Parametrizations in the retrieval framework – such as the assumption of simplistic stratigraphy and liquid water distributions – may affect the absolute LWA estimates. However, these factors are likely to impact all models in a similar proportion. Therefore, the relative differences between the model estimates are more likely attributable to the specific formulations and assumptions of each model. Nevertheless, future work should aim to incorporate more advanced algorithms capable of resolving vertical profiles. Additionally, a spatially and temporally dependent threshold should also be considered in future work to account for not only the ice layers due to refreezing but also the seasonal evolution of the snowpack that obviously contributed to the uncertainty in the results. The challenge would be the sensitivity and saturation of TB with increasing LWA. As shown, the signal power/field intensity decreases exponentially with depth and v_w at a rate determined by the absorption and scattering coefficients (Figs. 3 and 7). Over absorption dominated regions, LWA estimates beyond ∼60–70 mm would be highly uncertain. Future retrievals should consider a wider range of v_w to incorporate the negative sensitivity (scattering dominated regions). To handle the inherent nonlinearities and dimensions of the problem, advanced techniques (such as deep learning) may be beneficial. Upcoming lower frequency missions (e.g., CryoRad: Macelloni et al., 2018) would also offer new opportunities to sense deeper and enhance the capabilities.

5 Conclusion

We investigated performances of ten dielectric mixing models for modelling wet snow TB at L-band to estimate the LWA in snow/firn column in the percolation zone of Greenland ice sheet. Six of the models (Tinga, Debye-like, Hallikainen, Ulaby, Mätzler, and Colbeck) are derivatives of fundamental mixing models (either MG or more generally, PVS) with empirically derived depolarization factors that account for the shape and orientation of the liquid water inclusions in dry snow background with respect to the emitting electromagnetic field. Except for the Colbeck model in this group, all models show overall relatively higher sensitivity of the effective dielectric constant to LWA, and thus TB, and generally produce lower estimates of LWA compared to the SEMB models. Colbeck model displays the lowest sensitivity of LWA to the effective dielectric constant and TB and, hence, yields the highest LWA of all models.

The differences among these models mostly originate from their depolarization factors that depend on multiple factors including density and LWA; they are deemed to be very difficult to quantify. Another group of models that follows power law relationships (Birchak, Sihvola, and Looyenga), not explicitly considering the depolarization factor, exhibit intermediate sensitivity of LWA to the effective dielectric constant and TB, and offer higher LWA than the former group of models (Tinga, Debye-like, Hallikainen, Ulaby, Mätzler, and Colbeck). A lower exponent (β) results in a lower sensitivity and a higher LWA, since a lower exponent allows the background to dominate in the mixing model. The results of the Tiuri model, which is fully based on empirical fitting to the field measurements at around 1 GHz, generally lie with that of the former group of models that explicitly consider the higher order interactions between the liquid water inclusions through depolarization factors.
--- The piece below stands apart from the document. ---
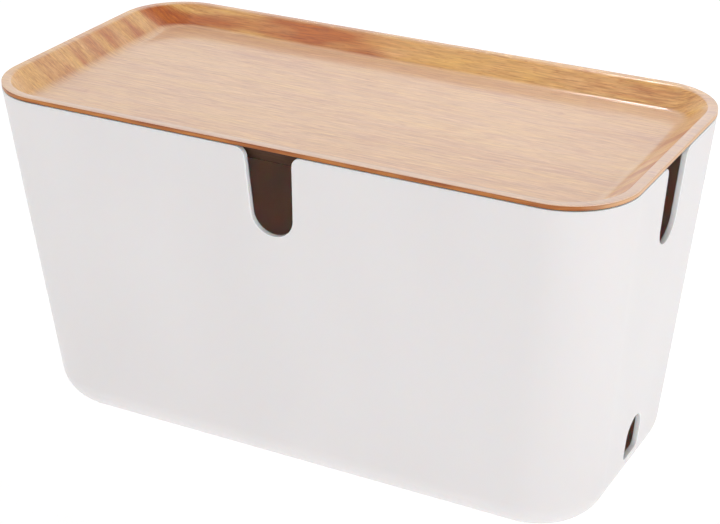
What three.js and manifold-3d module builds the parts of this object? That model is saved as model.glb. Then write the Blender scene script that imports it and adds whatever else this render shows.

While the Hallikainen and Ulaby models were originally derived and verified for measurements made at 3–37 GHz, these agreements with Tiuri model support their applicability to L-band applications.

Compared to the SEMB models (SAMIMI and GEMB) driven by in situ observations, the first group of mixing models (Tinga, Debye-like, Hallikainen, Ulaby, Mätzler, and Tiuri) estimated consistently lower LWA in five of the six PROMICE GC-Net sites (except KAN_U) which are more typical of percolation zone snow/firn physical conditions. Colbeck and Looyenga models measured consistently higher LWA than the SAMIMI and GEMB models in all six sites. In general, the Sihvola model aligned best with the SAMIMI and GEMB models for 2023 melt season. However, the best match does not imply correctness in the absence of an actual truth estimate. The SAMIMI and GEMB models disagree widely in certain cases; in general, the SEMB models have been found to produce diverging LWA estimates with the same in situ meteorological measurements (e.g., Vandecrux et al., 2020; Hossan et al., 2025; Moon et al., 2025).

Despite the satellite retrievals using the different mixing models showing a wide variance in the total and maximum summer LWA, no significant discrepancies were observed in the timing of the onset and refreezing melt, which is based on the observed TB change. However, although satellite retrieval agrees well with the onset of melt with SEMB models, significant disagreements were found in timing of complete refreezing of sub-surface liquid water in snow/firn. While all L-band retrievals indicate a sharper refreezing in all sites except KAN_U, the SAMIMI and GEMB models seemed to refreeze slowly and retain sub-surface liquid water for an elongated period in post melt season. This was attributed to low thermal conductivity and slow heat transmission in the firn models. The differences between SAMIMI and GEMB models, even when they were run by the same set of in situ observations, are also indicative of the differences in their process representations.

This study sheds light on the behaviour of wet snow dielectric mixing models and consequent TB in presence of low liquid water (v_w: 0 %–6 %, or LWA: 0–120 mm). The sensitivity and saturation behaviour of the models were broadly explored that gives an idea about the uncertainty associated with translating the L-band retrieved effective dielectric constant to LWA. Further work is required to better understand the melt water process in the snow and firn and their interactions with the microwave emissions. More sites specific in situ measurements of firn profiles under various conditions will be the next step to calibrate and validate these models to make better recommendation about using a group of specific mixing models.